When Lee and Barbour left the band, the idea was that he would work in the studios and she would keep house and raise their daughter, Nicki. But she drifted back to songwriting and occasional recording sessions for the fledgling Capitol Records in 1947, for whom she produced a long string of hits, many of them with lyrics and music by Lee and Barbour, including “I Don’t Know Enough About You” (1946) and “It’s a Good Day” (1947). With the release of the US No. 1-selling record of 1948, “Mañana”, her “retirement” was over. In 1948, Lee’s work was part of Capitol’s library of electrical transcriptions for radio stations.
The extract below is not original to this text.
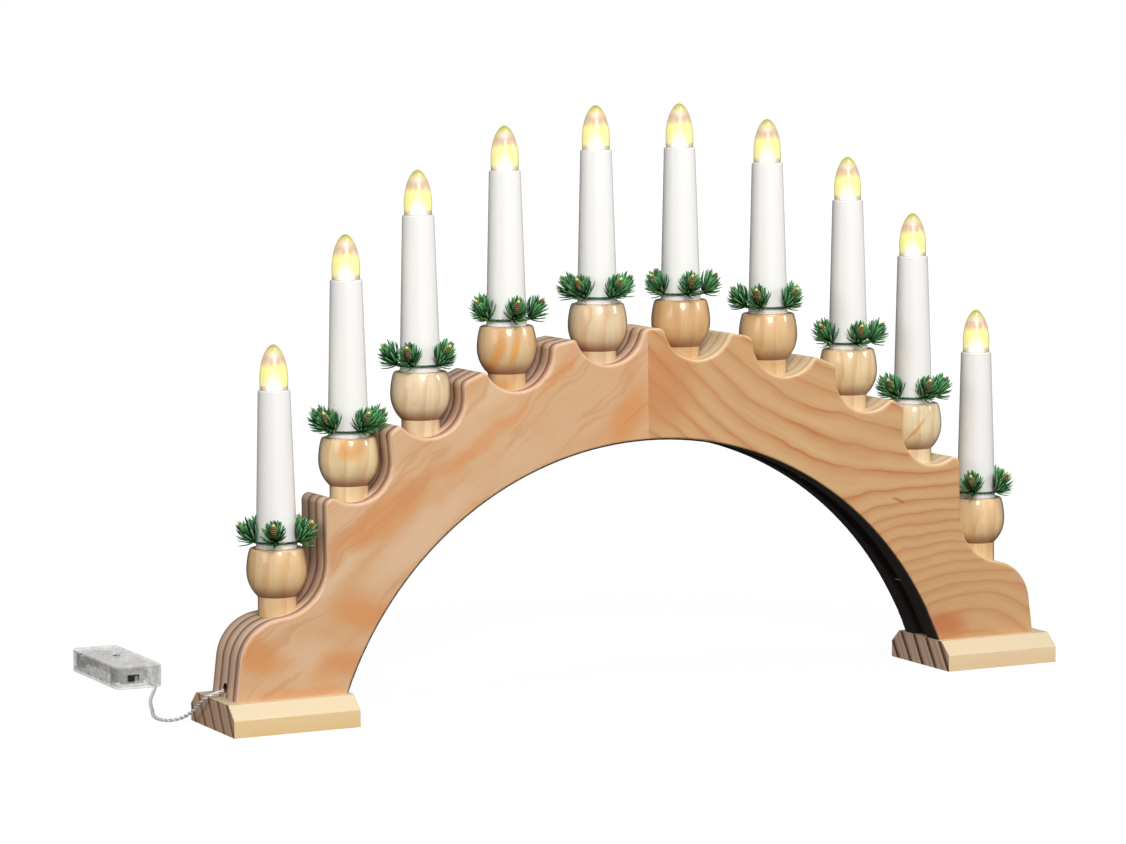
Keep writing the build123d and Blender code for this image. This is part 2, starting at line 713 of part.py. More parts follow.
def case_wires():
    """Thin wires inside the box: lead to switch, lead to one cell and switch to the other."""
    x, z = lead_exit
    y = box_near_y
    pin_x, pin_y, pin_z = switch_pin_x[1] + 0.3, y + 10.0, 6.2
    cell_x, cell_z = contact_hole
    other_x, other_z = switched_hole
    to_switch = [(x - 0.5, y + 1.6, z), (x - 0.5, y + 5.0, z), (x - 1.8, y + 7.6, 4.4),
                 (x - 3.6, y + 9.0, 5.8), (x - 5.2, y + 9.4, 6.2), (switch_pin_x[2] + 0.6, y + 9.4, 6.2)]
    to_contact = [(x + 0.5, y + 1.6, z), (x + 0.5, y + 5.0, z), (x + 1.6, y + 7.4, 5.6),
                  (cell_x, y + 10.2, 7.9), (cell_x, y + 13.6, cell_z), (cell_x, bay_near_y, cell_z + 0.1)]
    switched = [(pin_x, pin_y, pin_z), (pin_x, pin_y + 2.2, pin_z), (other_x, y + 15.4, other_z),
                (other_x, bay_near_y, other_z)]
    wires = {"lead to switch": to_switch, "lead to cell": to_contact, "switch to cell": switched}
    return [tube_along(points, 0.45, name) for name, points in wires.items()]


def battery_lead():
    return tube_along(lead_route, lead_radius, "battery lead")


# Every node and its solids
slab = arch_slab()
dowels = joint_dowels()
screws = foot_screws()
staples = wire_staples()
wreath = wreath_pattern()

nodes = {
    "arch_left_half": arch_half(-1, slab, dowels + screws + staples),
    "arch_right_half": arch_half(1, slab, dowels + screws + staples),
    "joint_dowels": dowels,
    "foot_screws": screws,
    "leds": led_lamps(),
    "led_holders": led_holders(),
    "harness_trunk": harness_trunk(),
    "lamp_leads": lamp_leads(),
    "wire_staples": staples,
    "battery_case_shell": battery_case_shell(),
    "battery_cover": battery_cover(),
    "cover_screw": cover_screw(),
    "switch_body": switch_body(),
    "switch_slider": switch_slider(),
    "contact_springs": contact_springs(),
    "contact_plates": contact_plates(),
    "case_wires": case_wires(),
    "battery_lead": battery_lead(),
}
for side, name in ((-1, "left_foot"), (1, "right_foot")):
    solid = foot(side)
    for cut in screw_clearance():
        solid = solid - cut
    nodes[name] = solid
for number in range(1, candle_count + 1):
    nodes["candle_cup_%02d" % number] = candle_cup(number)
    nodes["candle_sleeve_%02d" % number] = candle_sleeve(number)
    nodes["flame_lens_%02d" % number] = flame_lens(number)
    nodes["wreath_%02d" % number] = place_wreath(wreath, number)

os.makedirs("parts", exist_ok=True)
for name, shape in nodes.items():
    solids = []
    for piece in shape if isinstance(shape, list) else [shape]:
        solids.extend(piece.solids())
    export_step(Compound(children=solids) if len(solids) > 1 else solids[0], "parts/%s.step" % name)
print("%d nodes written" % len(nodes))
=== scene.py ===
import math
import random

import bpy
from mathutils import Matrix, Vector
from mathutils.bvhtree import BVHTree


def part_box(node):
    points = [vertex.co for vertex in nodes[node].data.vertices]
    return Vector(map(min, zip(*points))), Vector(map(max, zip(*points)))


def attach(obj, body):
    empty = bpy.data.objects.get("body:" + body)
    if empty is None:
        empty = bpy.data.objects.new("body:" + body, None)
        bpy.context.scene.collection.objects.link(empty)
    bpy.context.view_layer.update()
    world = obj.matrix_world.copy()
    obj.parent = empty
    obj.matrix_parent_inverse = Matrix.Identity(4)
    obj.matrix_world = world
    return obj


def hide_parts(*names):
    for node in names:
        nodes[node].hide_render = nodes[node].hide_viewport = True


# The candle arch: its finishes, lenses and wreaths, and the lead to its battery box.
# Metres. X runs along the arch, Y away from the viewer, Z up.
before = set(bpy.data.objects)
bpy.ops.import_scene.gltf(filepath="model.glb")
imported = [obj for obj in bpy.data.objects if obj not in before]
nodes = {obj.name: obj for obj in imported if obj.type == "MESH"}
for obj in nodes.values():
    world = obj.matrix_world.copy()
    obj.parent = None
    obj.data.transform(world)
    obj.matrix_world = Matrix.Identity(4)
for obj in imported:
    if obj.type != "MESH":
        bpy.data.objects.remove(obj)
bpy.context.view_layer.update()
MM = 0.001
x_axis, y_axis, z_axis = (1, 0, 0), (0, 1, 0), (0, 0, 1)
candle_numbers = range(1, 11)

# Camera and lamps
camera_place = (-0.9977, -1.9713, 0.3792)
camera_yaw = math.radians(25.80)
camera_pitch = math.radians(-5.963)
camera_roll = math.radians(-0.565)
camera_lens = 130.1
lamp_target = (0, 0, 0.15)

# Wreath
sprigs_per_wreath = 5
sprig_rise = math.radians(53)
sprig_stem = 5.0 * MM
bud_foot = sprig_stem - 0.6 * MM
needles_per_sprig = 54
needle_length = 10.4 * MM
golden_angle = math.radians(137.5)
# Needles are dark and light by turns: the rows in half a turn round the stem, and the two ranges of tone
tone_rows = 22
dark_tones, light_tones = (0.0, 0.15), (0.75, 1.0)
# How far needles bend towards their stem: the lower and outer ones, and the upper inner ones
bowed, straighter = 0.36, 0.14
ring_radius = 12.1 * MM
ring_wire = 0.65 * MM
# How far needles reach from the candle's middle line: any way round, and along the arch
wreath_reach = 23.6 * MM
wreath_half_width = 20.8 * MM
# How near needles come to that line, and to the wood
sleeve_clearance = 11.4 * MM
surface_gap = 0.35 * MM
# A point behind a surface of the wood that is nearer than this lies inside the wood
wall_reach = 8 * MM
# How often a needle that touches something is moved before it is left out
needle_tries = 12
# How far round each wreath is turned, in degrees from the X axis, leftmost first
wreath_turn = [28, -8, 10, 48, 67, 46, 7, 47, 52, 14]

# Battery lead, from the hole in the arch's end to the battery box
strand_radius = 0.5 * MM
twist_pitch = 6.6 * MM
lead_step = 0.55 * MM
lead_route = [
    (-0.2433, 0.0, 0.0201), (-0.2487, -0.0004, 0.0190), (-0.2534, 0.0012, 0.0172), (-0.2545, 0.0078, 0.0124),
    (-0.2556, 0.0160, 0.0070), (-0.2590, 0.0236, 0.0026), (-0.2646, 0.0296, 0.0012),
    (-0.2668, 0.0386, 0.0012), (-0.2652, 0.0490, 0.0012), (-0.2606, 0.0620, 0.0012),
    (-0.2556, 0.0784, 0.0012), (-0.2494, 0.0960, 0.0012), (-0.2420, 0.1126, 0.0012),
    (-0.2364, 0.1246, 0.0013), (-0.2328, 0.1324, 0.0024), (-0.2328, 0.1396, 0.0024),
]


def deselect():
    """Leaves nothing selected and no object in edit mode."""
    if bpy.context.object and bpy.context.object.mode != "OBJECT":
        bpy.ops.object.mode_set(mode="OBJECT")
    bpy.ops.object.select_all(action="DESELECT")


def pick(*objects):
    """Selects these objects alone, the first one active."""
    deselect()
    for thing in objects:
        thing.select_set(True)
    bpy.context.view_layer.objects.active = objects[0]


def paint(red, green, blue):
    """A screen colour, 0 to 255 a channel, as the linear values that sockets hold."""
    def linear(level):
        share = level / 255
        return share / 12.92 if share <= 0.04045 else ((share + 0.055) / 1.055) ** 2.4

    return (linear(red), linear(green), linear(blue), 1.0)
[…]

An ad for Capitol Transcriptions in a trade magazine noted that the transcriptions included “special voice introductions by Peggy.”

In 1948 Lee joined Perry Como and Jo Stafford as a rotating host of the NBC Radio musical program The Chesterfield Supper Club. She was also a regular on NBC’s Jimmy Durante Show and appeared frequently on Bing Crosby’s radio shows throughout the late 1940s and early 1950s.

She left Capitol for Decca Records in 1952, but returned to Capitol in 1957. She is most famous for her cover version of the Little Willie John hit “Fever” written by Eddie Cooley and John Davenport, to which she added her own, uncopyrighted lyrics (“Romeo loved Juliet,” “Captain Smith and Pocahontas”) and her rendition of Leiber and Stoller’s “Is That All There Is?”.

In her 60-year-long career, Peggy was the recipient of three Grammy Awards (including the Lifetime Achievement Award), an Academy Award nomination, The American Society of Composers, Authors and Publishers (ASCAP) Award, the President’s Award, the Ella Award for Lifetime Achievement, and the Living Legacy Award from the Women’s International Center. In 1999 Lee was inducted into the Songwriters Hall of Fame.

She sang with the likes of The Benny Goodman Band, and she became famous for her singular voice, sexy, subtle, simultaneously smoky ‘n’ cool and her unique jazz-inflected interpretations of popular tunes—encompassing poetry, jazz, chamber pop, art songs, and other genres. In 1999 she was inducted into the Songwriters Hall of Fame.

She died from complications with diabetes and heart failure on 21 January 2002. She was 82.